Эх, если бы такие генералы, как Маргелов, да были в нынешнее время! Не страдала бы наша Русь-матушка. А сейчас, кажется, что за неё и постоять некому. Дай-то Бог, если я ошибаюсь.
Прошло больше сорока лет с тех трудных и счастливых дней моей срочной службы в наших воздушно-десантных войсках, но я и сейчас, вспоминая о них, с гордостью говорю: «Я служил при Маргелове».
…Перечитывая недавно стихи Николая Рубцова, удивительное я сделал для себя открытие: чем дальше мы уходим от времени, в котором жил поэт, тем ближе нам его поэзия, да и он сам…
С Николаем Михайловичем Рубцовым, говоря его же стихотворной строчкой, я был «не больше чем знаком». Но две встречи с ним, которые подарила мне судьба, остались в памяти, хотя с тех майских дней 1969-го года прошло уже более тридцати лет.
Той весной я приехал в Москву на очередную сессию в историко-архивный институт, где учился заочно и в один из дней случайно встретил череповецких ребят — Эмиля Смирнова и Мишу Ганичева, с которыми был немного знаком по городскому литературному объединению. Оказалось, что они тоже приехали на заочную сессию в Литературный институт. Прощаясь, ребята пригласили меня навестить их в институтском общежитии.
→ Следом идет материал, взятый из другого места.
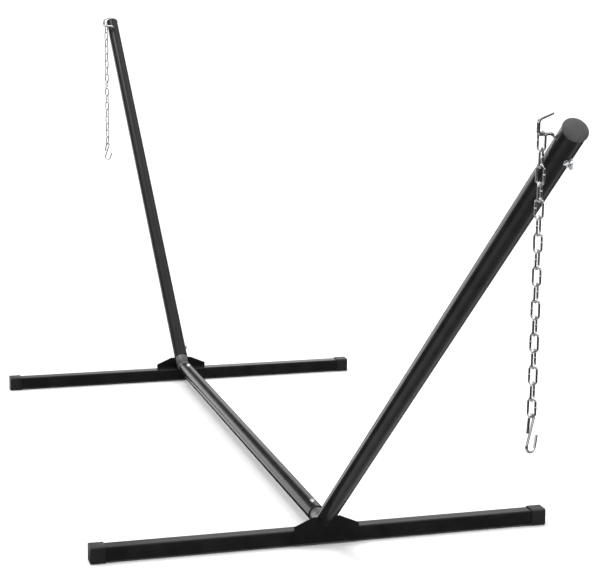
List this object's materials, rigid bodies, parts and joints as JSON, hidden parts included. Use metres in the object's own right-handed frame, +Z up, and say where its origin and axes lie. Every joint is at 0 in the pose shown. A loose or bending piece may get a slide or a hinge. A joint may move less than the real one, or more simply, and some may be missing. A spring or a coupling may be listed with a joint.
{
  "type": "hammock stand",
  "caption": "Free-standing steel hammock stand: straight tube beam on two square foot bars, two leaning arms, and a hook bolt, chain and S-hook at each arm.",
  "frame": {"origin": "on the floor, under the middle of the stand: the centre of the box's base", "axes": "+X along the stand from end b to end a, +Y across it, +Z up"},
  "size_m": [4.522, 1.2, 1.211],
  "materials": {
    "black_paint": "black powder coat, satin with a fine orange peel",
    "black_plastic": "dark moulded plastic",
    "grey_steel": "thin grey wash coat over the bent steel insert",
    "bright_zinc": "bright zinc plate"
  },
  "bodies": {
    "stand": {"foot_bar_a": "black_paint", "foot_bar_b": "black_paint", "foot_cap_a_left": "black_plastic", "foot_cap_a_right": "black_plastic", "foot_cap_b_left": "black_plastic", "foot_cap_b_right": "black_plastic", "gusset_a": "black_paint", "gusset_b": "black_paint", "elbow_a": "grey_steel", "elbow_b": "grey_steel", "beam": "black_paint", "arm_a": "black_paint", "arm_b": "black_paint", "arm_cap_a": "black_plastic", "arm_cap_b": "black_plastic", "beam_bolts": "bright_zinc", "beam_nuts": "bright_zinc", "arm_screws": "bright_zinc", "arm_weld_nuts": "grey_steel", "hook_bolt_a": "bright_zinc", "hook_bolt_b": "bright_zinc", "hook_washers": "bright_zinc", "hook_nuts": "bright_zinc"},
    "link_a_01": {"link_a_01": "bright_zinc"},
    "link_a_02": {"link_a_02": "bright_zinc"},
    "link_a_03": {"link_a_03": "bright_zinc"},
    "link_a_04": {"link_a_04": "bright_zinc"},
    "link_a_05": {"link_a_05": "bright_zinc"},
    "link_a_06": {"link_a_06": "bright_zinc"},
    "link_a_07": {"link_a_07": "bright_zinc"},
    "link_a_08": {"link_a_08": "bright_zinc"},
    "link_a_09": {"link_a_09": "bright_zinc"},
    "link_a_10": {"link_a_10": "bright_zinc"},
    "link_a_11": {"link_a_11": "bright_zinc"},
    "link_a_12": {"link_a_12": "bright_zinc"},
    "link_a_13": {"link_a_13": "bright_zinc"},
    "link_a_14": {"link_a_14": "bright_zinc"},
    "link_a_15": {"link_a_15": "bright_zinc"},
    "link_a_16": {"link_a_16": "bright_zinc"},
    "link_a_17": {"link_a_17": "bright_zinc"},
    "s_hook_a": {"s_hook_a": "bright_zinc"},
    "link_b_01": {"link_b_01": "bright_zinc"},
    "link_b_02": {"link_b_02": "bright_zinc"},
    "link_b_03": {"link_b_03": "bright_zinc"},
    "link_b_04": {"link_b_04": "bright_zinc"},
    "link_b_05": {"link_b_05": "bright_zinc"},
    "link_b_06": {"link_b_06": "bright_zinc"},
    "link_b_07": {"link_b_07": "bright_zinc"},
    "link_b_08": {"link_b_08": "bright_zinc"},
    "link_b_09": {"link_b_09": "bright_zinc"},
    "link_b_10": {"link_b_10": "bright_zinc"},
    "link_b_11": {"link_b_11": "bright_zinc"},
    "link_b_12": {"link_b_12": "bright_zinc"},
    "link_b_13": {"link_b_13": "bright_zinc"},
    "link_b_14": {"link_b_14": "bright_zinc"},
    "link_b_15": {"link_b_15": "bright_zinc"},
    "link_b_16": {"link_b_16": "bright_zinc"},
    "link_b_17": {"link_b_17": "bright_zinc"},
    "s_hook_b": {"s_hook_b": "bright_zinc"}
  },
  "joints": [
    {"name": "swing_link_a_01", "type": "hinge", "parent": "stand", "child": "link_a_01", "pos_m": [2.18845, -0.03382, 1.17188], "axis": [-0.4493, 0.8934, 0], "range_deg": [-6, 60]},
    {"name": "swing_link_a_02", "type": "hinge", "parent": "link_a_01", "child": "link_a_02", "pos_m": [2.18845, -0.03382, 1.14443], "axis": [-0.7193, -0.6947, 0], "range_deg": [-8, 60]},
    {"name": "swing_link_a_03", "type": "hinge", "parent": "link_a_02", "child": "link_a_03", "pos_m": [2.18845, -0.03382, 1.11573], "axis": [0.6947, -0.7193, 0], "range_deg": [-60, 10]},
    {"name": "swing_link_a_04", "type": "hinge", "parent": "link_a_03", "child": "link_a_04", "pos_m": [2.18845, -0.03382, 1.08703], "axis": [0.7193, 0.6947, 0], "range_deg": [-60, 60]},
    {"name": "swing_link_a_05", "type": "hinge", "parent": "link_a_04", "child": "link_a_05", "pos_m": [2.18845, -0.03382, 1.05833], "axis": [0.6947, -0.7193, 0], "range_deg": [-60, 60]},
    {"name": "swing_link_a_06", "type": "hinge", "parent": "link_a_05", "child": "link_a_06", "pos_m": [2.18845, -0.03382, 1.02963], "axis": [0.7193, 0.6947, 0], "range_deg": [-60, 60]},
    {"name": "swing_link_a_07", "type": "hinge", "parent": "link_a_06", "child": "link_a_07", "pos_m": [2.18845, -0.03382, 1.00093], "axis": [-0.6947, 0.7193, 0], "range_deg": [-60, 60]},
    {"name": "swing_link_a_08", "type": "hinge", "parent": "link_a_07", "child": "link_a_08", "pos_m": [2.18845, -0.03382, 0.97223], "axis": [-0.7193, -0.6947, 0], "range_deg": [-60, 60]},
    {"name": "swing_link_a_09", "type": "hinge", "parent": "link_a_08", "child": "link_a_09", "pos_m": [2.18845, -0.03382, 0.94353], "axis": [-0.6947, 0.7193, 0], "range_deg": [-60, 60]},
    {"name": "swing_link_a_10", "type": "hinge", "parent": "link_a_09", "child": "link_a_10", "pos_m": [2.18845, -0.03382, 0.91483], "axis": [-0.7193, -0.6947, 0], "range_deg": [-60, 60]},
    {"name": "swing_link_a_11", "type": "hinge", "parent": "link_a_10", "child": "link_a_11", "pos_m": [2.18845, -0.03382, 0.88613], "axis": [0.6947, -0.7193, 0], "range_deg": [-60, 60]},
    {"name": "swing_link_a_12", "type": "hinge", "parent": "link_a_11", "child": "link_a_12", "pos_m": [2.18845, -0.03382, 0.85743], "axis": [0.7193, 0.6947, 0], "range_deg": [-60, 60]},
    {"name": "swing_link_a_13", "type": "hinge", "parent": "link_a_12", "child": "link_a_13", "pos_m": [2.18845, -0.03382, 0.82873], "axis": [0.6947, -0.7193, 0], "range_deg": [-60, 60]},
    {"name": "swing_link_a_14", "type": "hinge", "parent": "link_a_13", "child": "link_a_14", "pos_m": [2.18845, -0.03382, 0.80003], "axis": [0.7193, 0.6947, 0], "range_deg": [-60, 60]},
    {"name": "swing_link_a_15", "type": "hinge", "parent": "link_a_14", "child": "link_a_15", "pos_m": [2.18845, -0.03382, 0.77133], "axis": [-0.6947, 0.7193, 0], "range_deg": [-60, 60]},
    {"name": "swing_link_a_16", "type": "hinge", "parent": "link_a_15", "child": "link_a_16", "pos_m": [2.18845, -0.03382, 0.74263], "axis": [-0.7193, -0.6947, 0], "range_deg": [-60, 60]},
    {"name": "swing_link_a_17", "type": "hinge", "parent": "link_a_16", "child": "link_a_17", "pos_m": [2.18845, -0.03382, 0.71393], "axis": [-0.6947, 0.7193, 0], "range_deg": [-60, 60]},
    {"name": "swing_s_hook_a", "type": "hinge", "parent": "link_a_17", "child": "s_hook_a", "pos_m": [2.18845, -0.03382, 0.68523], "axis": [-0.7193, -0.6947, 0], "range_deg": [-60, 60]},
    {"name": "swing_link_b_01", "type": "hinge", "parent": "stand", "child": "link_b_01", "pos_m": [-2.18845, -0.03382, 1.17188], "axis": [-0.4493, -0.8934, 0], "range_deg": [-6, 60]},
    {"name": "swing_link_b_02", "type": "hinge", "parent": "link_b_01", "child": "link_b_02", "pos_m": [-2.18845, -0.03382, 1.14443], "axis": [-0.7193, 0.6947, 0], "range_deg": [-8, 60]},
    {"name": "swing_link_b_03", "type": "hinge", "parent": "link_b_02", "child": "link_b_03", "pos_m": [-2.18845, -0.03382, 1.11573], "axis": [0.6947, 0.7193, 0], "range_deg": [-60, 10]},
    {"name": "swing_link_b_04", "type": "hinge", "parent": "link_b_03", "child": "link_b_04", "pos_m": [-2.18845, -0.03382, 1.08703], "axis": [0.7193, -0.6947, 0], "range_deg": [-60, 60]},
    {"name": "swing_link_b_05", "type": "hinge", "parent": "link_b_04", "child": "link_b_05", "pos_m": [-2.18845, -0.03382, 1.05833], "axis": [0.6947, 0.7193, 0], "range_deg": [-60, 60]},
    {"name": "swing_link_b_06", "type": "hinge", "parent": "link_b_05", "child": "link_b_06", "pos_m": [-2.18845, -0.03382, 1.02963], "axis": [0.7193, -0.6947, 0], "range_deg": [-60, 60]},
    {"name": "swing_link_b_07", "type": "hinge", "parent": "link_b_06", "child": "link_b_07", "pos_m": [-2.18845, -0.03382, 1.00093], "axis": [-0.6947, -0.7193, 0], "range_deg": [-60, 60]},
    {"name": "swing_link_b_08", "type": "hinge", "parent": "link_b_07", "child": "link_b_08", "pos_m": [-2.18845, -0.03382, 0.97223], "axis": [-0.7193, 0.6947, 0], "range_deg": [-60, 60]},
    {"name": "swing_link_b_09", "type": "hinge", "parent": "link_b_08", "child": "link_b_09", "pos_m": [-2.18845, -0.03382, 0.94353], "axis": [-0.6947, -0.7193, 0], "range_deg": [-60, 60]},
    {"name": "swing_link_b_10", "type": "hinge", "parent": "link_b_09", "child": "link_b_10", "pos_m": [-2.18845, -0.03382, 0.91483], "axis": [-0.7193, 0.6947, 0], "range_deg": [-60, 60]},
    {"name": "swing_link_b_11", "type": "hinge", "parent": "link_b_10", "child": "link_b_11", "pos_m": [-2.18845, -0.03382, 0.88613], "axis": [0.6947, 0.7193, 0], "range_deg": [-60, 60]},
    {"name": "swing_link_b_12", "type": "hinge", "parent": "link_b_11", "child": "link_b_12", "pos_m": [-2.18845, -0.03382, 0.85743], "axis": [0.7193, -0.6947, 0], "range_deg": [-60, 60]},
    {"name": "swing_link_b_13", "type": "hinge", "parent": "link_b_12", "child": "link_b_13", "pos_m": [-2.18845, -0.03382, 0.82873], "axis": [0.6947, 0.7193, 0], "range_deg": [-60, 60]},
    {"name": "swing_link_b_14", "type": "hinge", "parent": "link_b_13", "child": "link_b_14", "pos_m": [-2.18845, -0.03382, 0.80003], "axis": [0.7193, -0.6947, 0], "range_deg": [-60, 60]},
    {"name": "swing_link_b_15", "type": "hinge", "parent": "link_b_14", "child": "link_b_15", "pos_m": [-2.18845, -0.03382, 0.77133], "axis": [-0.6947, -0.7193, 0], "range_deg": [-60, 60]},
    {"name": "swing_link_b_16", "type": "hinge", "parent": "link_b_15", "child": "link_b_16", "pos_m": [-2.18845, -0.03382, 0.74263], "axis": [-0.7193, 0.6947, 0], "range_deg": [-60, 60]},
    {"name": "swing_link_b_17", "type": "hinge", "parent": "link_b_16", "child": "link_b_17", "pos_m": [-2.18845, -0.03382, 0.71393], "axis": [-0.6947, -0.7193, 0], "range_deg": [-60, 60]},
    {"name": "swing_s_hook_b", "type": "hinge", "parent": "link_b_17", "child": "s_hook_b", "pos_m": [-2.18845, -0.03382, 0.68523], "axis": [-0.7193, 0.6947, 0], "range_deg": [-60, 60]}
  ]
}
И вот, выбрав один из дней между экзаменами, я приехал к ним на улицу Добролюбова. Помню, что весь день мы провели в разговорах, а ближе к вечеру пошли в соседнюю столовую попить пивка.
В столовском зале Эмиль с Мишей сразу увидели знакомую компанию своих ребят-студентов, сидевших за столиком у самого окна, о чем-то спорящих и тоже пьющих пиво.
— Там Коля Рубцов, — сказал Миша. — Пойдем к ним.
Мы подошли к ребятам и прервали на время их громкий разговор. Миша Ганичев представил меня Рубцову как земляка из Череповца и мы познакомились. Николай подвинулся и пригласил присесть рядом. Слева от него сидел, как мне запомнилось, поэт Володя Липатов и по всему было видно, единомышленник Рубцова.